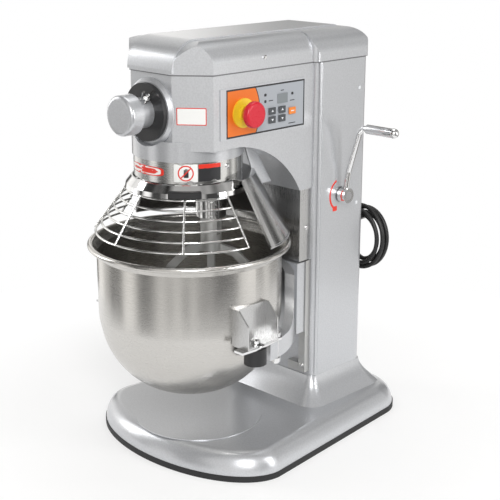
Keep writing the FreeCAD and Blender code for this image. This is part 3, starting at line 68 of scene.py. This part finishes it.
# ---- Meshes from arrays ----
def surface(name, points, body, finish, closed_u=False, closed_v=False, caps=False, smooth=True):
    """A grid of points, one row per u and one column per v, joined by four-sided faces.

    A closed direction joins its last row to its first. Caps close the first and last rows of a tube.
    """
    rows, columns = points.shape[:2]
    index = np.arange(rows * columns).reshape(rows, columns)
    down = np.roll(index, -1, axis=0) if closed_u else index[1:]
    here = index if closed_u else index[:-1]
    if closed_v:
        across = lambda block: np.roll(block, -1, axis=1)
        quads = np.stack([here, down, across(down), across(here)], axis=-1)
    else:
        quads = np.stack([here[:, :-1], down[:, :-1], down[:, 1:], here[:, 1:]], axis=-1)
    faces = quads.reshape(-1, 4).tolist()
    if caps:
        faces += [index[0].tolist(), index[-1][::-1].tolist()]
    mesh = bpy.data.meshes.new(name)
    mesh.from_pydata(points.reshape(-1, 3).tolist(), [], faces)
    mesh.update()
    mesh.shade_smooth() if smooth else mesh.shade_flat()
    piece = bpy.data.objects.new(name, mesh)
    bpy.context.scene.collection.objects.link(piece)
    mesh.materials.append(finish)
    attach(piece, body)
    return piece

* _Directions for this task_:
Repeat the data verbatim.

* _Finished answer_:
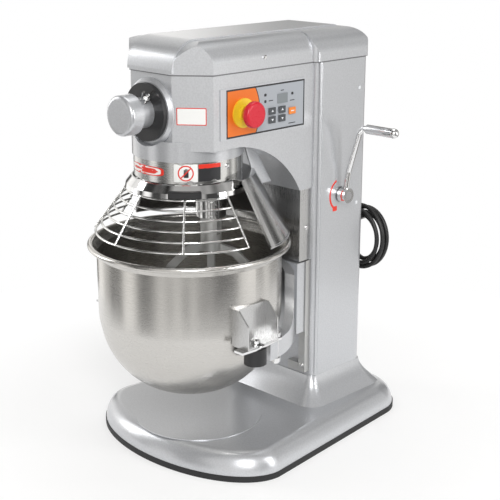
Keep writing the FreeCAD and Blender code for this image. This is part 3, starting at line 68 of scene.py. This part finishes it.
# ---- Meshes from arrays ----
def surface(name, points, body, finish, closed_u=False, closed_v=False, caps=False, smooth=True):
    """A grid of points, one row per u and one column per v, joined by four-sided faces.

    A closed direction joins its last row to its first. Caps close the first and last rows of a tube.
    """
    rows, columns = points.shape[:2]
    index = np.arange(rows * columns).reshape(rows, columns)
    down = np.roll(index, -1, axis=0) if closed_u else index[1:]
    here = index if closed_u else index[:-1]
    if closed_v:
        across = lambda block: np.roll(block, -1, axis=1)
        quads = np.stack([here, down, across(down), across(here)], axis=-1)
    else:
        quads = np.stack([here[:, :-1], down[:, :-1], down[:, 1:], here[:, 1:]], axis=-1)
    faces = quads.reshape(-1, 4).tolist()
    if caps:
        faces += [index[0].tolist(), index[-1][::-1].tolist()]
    mesh = bpy.data.meshes.new(name)
    mesh.from_pydata(points.reshape(-1, 3).tolist(), [], faces)
    mesh.update()
    mesh.shade_smooth() if smooth else mesh.shade_flat()
    piece = bpy.data.objects.new(name, mesh)
    bpy.context.scene.collection.objects.link(piece)
    mesh.materials.append(finish)
    attach(piece, body)
    return piece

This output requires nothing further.